Since the Accounting Law came into effect in 2003, all firms need a licence from the government and require registration with KICPAA to operate legally. Although the number of accounting firms is expected to grow in future, it remains to be seen how the accounting market will develop.
“The accounting profession will expand here as the Stock Exchange is due to be established in 2009. The government is pushing for this and the Korean Stock Exchange is providing the technical assistance,” Fernando says, noting that although the stock exchange will create additional work for accounting firms, the volume of new business generated remains to be seen.
Although it is unclear how many companies will list, work to prepare for the Stock Exchange could begin as soon as this year. Regardless, Cambodia’s young accounting market is poised to flourish.

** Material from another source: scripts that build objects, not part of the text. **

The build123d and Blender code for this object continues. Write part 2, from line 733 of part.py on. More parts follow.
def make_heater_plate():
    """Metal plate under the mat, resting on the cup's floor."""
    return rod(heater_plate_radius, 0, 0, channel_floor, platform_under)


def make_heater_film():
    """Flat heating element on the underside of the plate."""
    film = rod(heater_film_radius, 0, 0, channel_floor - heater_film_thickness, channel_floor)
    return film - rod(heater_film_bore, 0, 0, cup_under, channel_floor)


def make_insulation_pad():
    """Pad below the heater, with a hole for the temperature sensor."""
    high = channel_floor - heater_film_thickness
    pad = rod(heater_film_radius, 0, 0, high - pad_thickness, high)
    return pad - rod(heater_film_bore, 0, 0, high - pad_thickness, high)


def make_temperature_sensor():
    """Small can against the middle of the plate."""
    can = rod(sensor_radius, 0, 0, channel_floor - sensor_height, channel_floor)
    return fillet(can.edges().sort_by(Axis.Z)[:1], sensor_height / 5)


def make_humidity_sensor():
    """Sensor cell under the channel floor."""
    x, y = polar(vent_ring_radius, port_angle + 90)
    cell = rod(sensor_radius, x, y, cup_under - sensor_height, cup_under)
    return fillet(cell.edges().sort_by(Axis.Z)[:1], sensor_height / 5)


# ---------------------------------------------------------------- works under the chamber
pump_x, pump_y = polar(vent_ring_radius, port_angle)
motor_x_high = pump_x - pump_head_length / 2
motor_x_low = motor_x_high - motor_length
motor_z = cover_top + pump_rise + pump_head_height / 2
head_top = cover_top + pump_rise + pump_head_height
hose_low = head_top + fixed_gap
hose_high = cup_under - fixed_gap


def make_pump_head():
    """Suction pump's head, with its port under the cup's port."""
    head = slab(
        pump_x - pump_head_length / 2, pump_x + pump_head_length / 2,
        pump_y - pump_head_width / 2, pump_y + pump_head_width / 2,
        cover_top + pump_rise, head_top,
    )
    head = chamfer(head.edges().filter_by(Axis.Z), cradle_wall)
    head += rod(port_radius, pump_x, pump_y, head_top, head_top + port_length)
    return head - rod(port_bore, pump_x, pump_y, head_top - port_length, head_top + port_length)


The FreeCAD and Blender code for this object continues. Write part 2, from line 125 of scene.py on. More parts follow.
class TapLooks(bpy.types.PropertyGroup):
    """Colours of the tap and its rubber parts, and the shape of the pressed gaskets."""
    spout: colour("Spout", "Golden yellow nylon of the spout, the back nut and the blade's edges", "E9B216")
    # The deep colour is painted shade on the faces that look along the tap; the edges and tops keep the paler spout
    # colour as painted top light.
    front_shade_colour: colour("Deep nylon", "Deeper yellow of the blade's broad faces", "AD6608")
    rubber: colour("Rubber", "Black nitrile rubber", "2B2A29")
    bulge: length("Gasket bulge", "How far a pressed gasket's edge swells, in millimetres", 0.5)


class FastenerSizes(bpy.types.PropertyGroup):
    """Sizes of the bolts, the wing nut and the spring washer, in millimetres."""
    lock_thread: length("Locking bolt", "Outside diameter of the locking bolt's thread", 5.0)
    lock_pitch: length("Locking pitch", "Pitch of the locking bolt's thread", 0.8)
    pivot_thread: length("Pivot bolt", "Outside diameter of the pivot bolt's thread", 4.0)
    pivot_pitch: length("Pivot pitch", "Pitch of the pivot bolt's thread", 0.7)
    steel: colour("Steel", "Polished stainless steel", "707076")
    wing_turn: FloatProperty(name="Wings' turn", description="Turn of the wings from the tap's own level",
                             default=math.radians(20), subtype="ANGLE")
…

EDUCATION Cambodian’s global path to qualification Cambodia does not have its own CPA qualification process. The Kampuchea Institute of Certified Public Accountants and Auditors (KICPAA) recognises qualifications from various foreign institutes, including the Association of Certified Chartered Accountants (ACCA) and bodies in Australia, New Zealand, Thailand, Hong Kong and Sri Lanka. All Cambodian members of KICPAA have studied the ACCA programme.
PricewaterhouseCoopers (PwC) Cambodia was the first accounting firm to use the ACCA programme to train local staff, according to the firm’s country director Senaka Fernando. PwC Cambodia recruits from ten to 14 graduates a year who start training in July. After completion of the ACCA programme, PwC Cambodia sends some staff on overseas secondments.
“Accounting is one of the popular professions here. PwC Cambodia is considered a training ground for accountants,” Fernando remarks. “Staff retention is always an issue when the job market is expanding. Staff poaching is mostly by clients and non-clients. Losing staff overseas is mostly because of scholarships, such as studying for masters degrees.”